The idea of a universal, government run, health care system seems from this side of the Atlantic a ‘no-brainer’. At 17% of GDP, or more than $7,500 per American per year, you are paying double what any of the other industrialized nations pay where everybody is insured, while in the US 46 million go without health coverage.
But what strikes me even more than those in the US who defend an expensive and dysfunctional private insurance system is the fact that a lot of these costs are due to the extraordinary greed of the CEOs and executives in the health care businesses.
If you really want to get angry, don’t look at Wall Street. Check out the salaries, perks, bonuses and lobbying of insurance and pharmaceutical companies. (For an exhaustive list see “The Sick Business of Health-Care Profiteering” by Matt Kapp, Vanity Fair, 9/24/09.)
For some reason which escapes me, the rich and greedy have managed to convince many of those who would have everything to gain from a cheaper and more universal system that they should oppose it.
Sure, working people can get upset for paying for those who don’t pay but the point is you are going to pay any way, so would it not be better to pay less? Although many do die because they cannot afford the proper care, hospitals and doctors are obliged to do something when the sick and injured show up and it’s your taxes which foot the bill.
The present system with no government regulation leads to extra costs, often because un-needed tests and medicines are prescribed in a world where the profiteers scratch each other’s backs. Also, because uninsured people do not see a doctor when the illness could be checked quickly and cheaply, you end up paying more when the complications set in.
We have not moved far since the early 1920’s when the UP’s Carl Victor Little wrote : “Millionaire Harold F. McCormick today bought a poor man’s youth,” in reference to one of the first male gland transplants. Eighty years later we still have a 1st, 2nd and 3rd class system.
I work in a country listed as number one for health care by the UN. You live in number 37. True, I pay a hefty sum to the kitty and I get angry over abuse and the fact it is always the same people who pay for those who always take. But at the same time, this system saved my own life 12 years ago.

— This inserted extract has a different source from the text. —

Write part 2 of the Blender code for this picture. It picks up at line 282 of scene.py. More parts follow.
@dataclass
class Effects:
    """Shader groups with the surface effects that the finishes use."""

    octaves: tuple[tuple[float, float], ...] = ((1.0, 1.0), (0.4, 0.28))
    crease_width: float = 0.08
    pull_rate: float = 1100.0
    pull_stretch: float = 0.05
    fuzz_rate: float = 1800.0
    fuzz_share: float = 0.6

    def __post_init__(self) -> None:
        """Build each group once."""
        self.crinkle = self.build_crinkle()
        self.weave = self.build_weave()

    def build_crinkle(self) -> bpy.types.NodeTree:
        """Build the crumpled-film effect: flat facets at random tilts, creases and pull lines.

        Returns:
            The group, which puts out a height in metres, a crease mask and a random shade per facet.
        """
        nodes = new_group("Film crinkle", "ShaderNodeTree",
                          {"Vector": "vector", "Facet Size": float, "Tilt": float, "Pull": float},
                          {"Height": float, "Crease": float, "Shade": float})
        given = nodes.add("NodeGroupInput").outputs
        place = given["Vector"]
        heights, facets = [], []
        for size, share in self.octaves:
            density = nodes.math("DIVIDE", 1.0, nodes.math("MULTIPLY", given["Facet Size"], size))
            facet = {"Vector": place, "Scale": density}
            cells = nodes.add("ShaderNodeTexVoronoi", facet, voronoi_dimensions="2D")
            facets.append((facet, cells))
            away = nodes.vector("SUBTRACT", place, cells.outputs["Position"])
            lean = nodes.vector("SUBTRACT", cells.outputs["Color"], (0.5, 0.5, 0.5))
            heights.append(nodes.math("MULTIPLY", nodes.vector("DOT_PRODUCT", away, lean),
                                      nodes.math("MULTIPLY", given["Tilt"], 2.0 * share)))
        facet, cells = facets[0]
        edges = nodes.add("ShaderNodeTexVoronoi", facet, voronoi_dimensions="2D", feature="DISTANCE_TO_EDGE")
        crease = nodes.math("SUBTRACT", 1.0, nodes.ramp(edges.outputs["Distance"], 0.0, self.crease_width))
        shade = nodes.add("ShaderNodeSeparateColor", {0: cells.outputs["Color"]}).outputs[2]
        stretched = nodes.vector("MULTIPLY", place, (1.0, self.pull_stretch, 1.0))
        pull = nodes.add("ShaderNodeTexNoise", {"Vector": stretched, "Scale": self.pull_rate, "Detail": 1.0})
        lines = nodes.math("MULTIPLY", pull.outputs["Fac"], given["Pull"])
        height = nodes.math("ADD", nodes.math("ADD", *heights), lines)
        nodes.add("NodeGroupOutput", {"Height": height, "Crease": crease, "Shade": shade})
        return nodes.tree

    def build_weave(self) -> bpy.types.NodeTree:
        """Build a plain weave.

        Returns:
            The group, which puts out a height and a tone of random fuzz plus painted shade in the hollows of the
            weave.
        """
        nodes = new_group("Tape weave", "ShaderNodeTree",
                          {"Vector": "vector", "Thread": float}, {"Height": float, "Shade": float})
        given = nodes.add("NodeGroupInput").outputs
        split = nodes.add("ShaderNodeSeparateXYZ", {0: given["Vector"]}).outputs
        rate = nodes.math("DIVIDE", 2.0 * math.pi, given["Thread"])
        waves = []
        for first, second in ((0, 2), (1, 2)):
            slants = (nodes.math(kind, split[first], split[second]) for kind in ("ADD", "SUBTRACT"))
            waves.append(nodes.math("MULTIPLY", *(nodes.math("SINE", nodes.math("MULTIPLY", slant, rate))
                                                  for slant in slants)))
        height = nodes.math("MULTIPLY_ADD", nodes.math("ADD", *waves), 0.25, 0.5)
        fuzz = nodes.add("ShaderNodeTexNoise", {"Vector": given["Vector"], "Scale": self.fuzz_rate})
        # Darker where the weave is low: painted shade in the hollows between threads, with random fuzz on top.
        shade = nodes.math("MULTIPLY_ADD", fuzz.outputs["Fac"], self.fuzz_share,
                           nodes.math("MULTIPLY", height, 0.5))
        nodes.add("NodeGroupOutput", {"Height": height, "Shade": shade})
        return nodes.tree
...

I often wonder what care I would have got in the United States given I would not have been able to afford the on-going treatment, not to mention the $200 000 operation? I have not paid a penny.
In France, when a drunken, homeless man falls and cracks his skull in Paris, he will be picked up by an ambulance and taken to hospital where he will receive the same kind of care as I would. That is worth paying (less) for.
I heartily recommend that those opposed to universal health care take the time to reflect on who is profiting from the bad system in place and who would benefit from a new single payer system? I think you will find you are a victim of vampires who just cannot make enough money off of people’s suffering and death.
I must add that in countries where there is a universal system, doctors are not starving, more nurses are being hired, hospitals have modern equipment and all these countries have dynamic and profitable pharmaceutical and insurances industries.
To cite Winston Churchill, Americans always end up doing the right thing after they have exhausted all other options. Well?